I’d like to thank Rob and Liza again for taking the time to share a Cup of Coffee with me. I sincerely hope you’ll connect with them on their social media accounts: Twitter, Pinterest, and their Forward Thinking Blog.

If you have a question for Rob and Liza please ask it in the comments section below.

Please note: I reserve the right to delete comments that are offensive or off-topic.

  • Christopher Leonard

    In greater numbers than ever, parents of private and independent school students work for companies that deploy branding as a standard business practice. These parents will notice the absence of well organized, thoughtful and effective (yet, not necessarily high-cost) branding at their child’s school, and wonder why a basic branding strategy is absent. Credibility is at stake.

  • Randy Vaughn

    Loved this interview ! Ron/Liza: I have a question regarding logos. What do you suggest as the best logo a school should use on their social avatars (particularly TW, PIN, and FB)? Should they use their academic crest/seal? The Athletics logo/mascot? or create a social logo that is easily recognized in a smaller-than-a-postage-stamp square?

  • Turnaround Marketing

    @randyvaughn:disqus Glad you liked it. @schneiderb brings out the best in all of us, I think. Regarding avatars, you must have missed our blog post on #edsocialmedia recently where we take a look at different kinds of avatars for #schools and weigh in on our favorites. I hope this helps. http://bit.ly/19117Uv

    • Randy Vaughn

      Oh yes, I do remember that one – but had forgotten. I think I may have to do a post on my site and point ppl to that article for the answer. I get this question often nowadays (and we offer a lot of challenging advice for schools who are steeped in the tradition of using their very complex crest/seal that no one can ready in a .5″x.5″ square.)

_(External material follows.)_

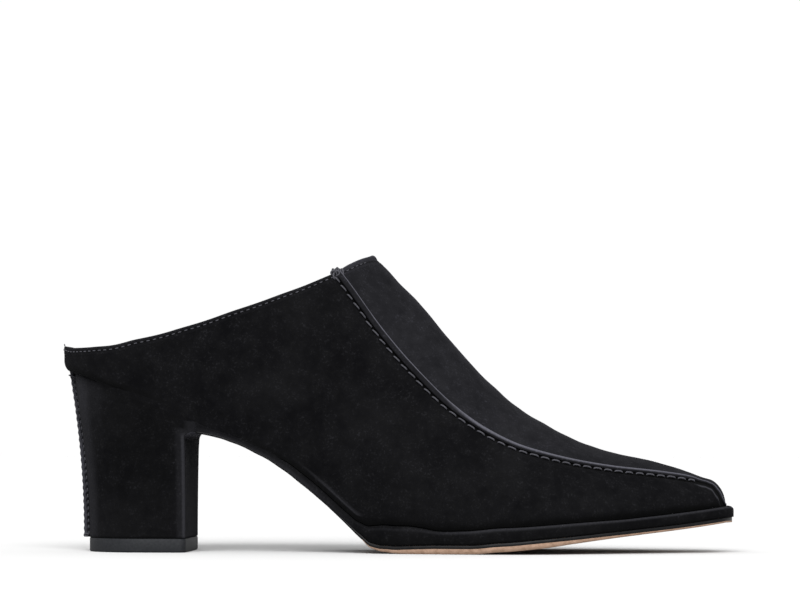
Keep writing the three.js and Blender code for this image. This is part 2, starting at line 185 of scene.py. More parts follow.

      You guys are awesome – oh, and Brendan is too! :)

  • Turnaround Marketing

    Christopher, I couldn’t agree more. Parents are sophisticated observers of branding, whether they are conscious of it or not. One look at a Target commercial, and you know what good branding is. If your visual brand and messaging is absent, lacking, or inconsistent, parents will feel like they’re floundering when trying to assess what makes it “worth it” to send their child to the school, or to describe its value to others. Conversely, if the school’s brand is strong, parents (and the entire community) will be able to sing the school’s praises with one voice.